Segundo Pierre Bourdieu: “a instituição de um espaço judicial implica na imposição de uma fronteira entre os que estão preparados para entrara no jogo…e os dele excluídos”. Esse fragmento remete ao filme, onde o acesso ao campo jurídico não podia ser feito diretamente pelo personagem principal, necessitando ele do intermédio de um advogado. A maestria, a técnica do saber jurídico, leva á desqualificação do sentido de equidade dos não especialistas. Essa segregação é compreensível, uma vez que o direito tem aspectos peculiares que só são compreendidos por aqueles que estudaram. Essa barreira não deve acabar por virar um abismo entre os não entendedores e o direito. Não podem acontecer os extremos do filme que não permitem a comunicação totalmente do réu com a justiça.O direito é a forma por excelência do discurso atuante, capaz, por sua própria força, de produzir efeitos. Não é demais dizer que ele faz o mundo social, mas com a condição de se não esquecer que ele é feito por este.

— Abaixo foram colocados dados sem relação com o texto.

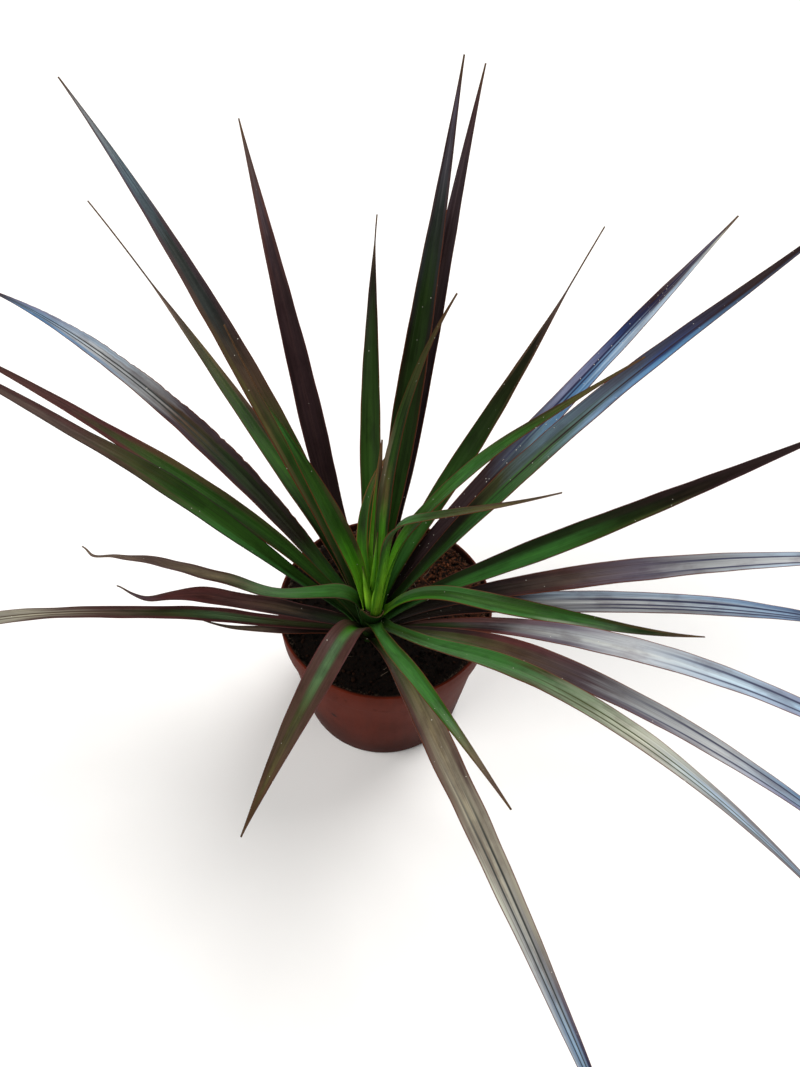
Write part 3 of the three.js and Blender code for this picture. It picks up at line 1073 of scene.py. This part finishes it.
    def build(self, stem: Stem, number: int) -> bpy.types.Object:
        """Makes the leaf.

        Args:
            stem: what it grows on.
            number: the leaf's number, from the lowest.

        Returns:
            The piece.
        """
        steps = max(70, round(self.length * 0.5))
        rows = steps + self.foot_rows
        line = self.middle_line(stem, steps)
        shape = bmesh.new()
        sheet = shape.loops.layers.uv.new("Blade")
        thick = shape.verts.layers.deform.verify()
        corners = bmesh.ops.create_grid(shape, x_segments=self.across, y_segments=rows, size=1)["verts"]
        places = {}
        near_root = []
        for corner in corners:
            t, row = corner.co.x, round((corner.co.y + 1) / 2 * rows)
            share = max(0.0, (row - self.foot_rows) / steps)
            places[corner] = ((t + 1) / 2, share)
            if row <= self.foot_rows:
                point = self.foot_point(stem, row / self.foot_rows, t)
            else:
                point = self.blade_point(stem, line[row - self.foot_rows], share, t, number)
            if abs(row - self.foot_rows) <= 3:
                near_root.append(corner)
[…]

Enfim, o direito possui aspectos caracterizadores que norteiam suas ações. Há alguns procedimentos que têm que ser seguidos sob pena de invalidar o processo. Ele tem suas exigências a exemplo da qualificação das pessoas que o discutem. Entretanto nenhum desses aspectos deve permitir que o direito se distancie dos seus usuários, que se torne um arma de dominação dos regimes totalitários, que seja cruel, injusto ou corrupto. O direito foi feito pela sociedade para servi-la buscando o bem estar de todos e não vantagens para alguns indivíduos.

É muito triste o quadro pintado pelo filme, mas não se pode negar que tal realidade existiu e que parcelas sombrias dela perduram até os dias de hoje. É papel fundamental dos novos operadores do direito transformarem essa realidade em algo mais próximo do ideal, do justo, do humano, como contribuição para o direito que se quer alcançar.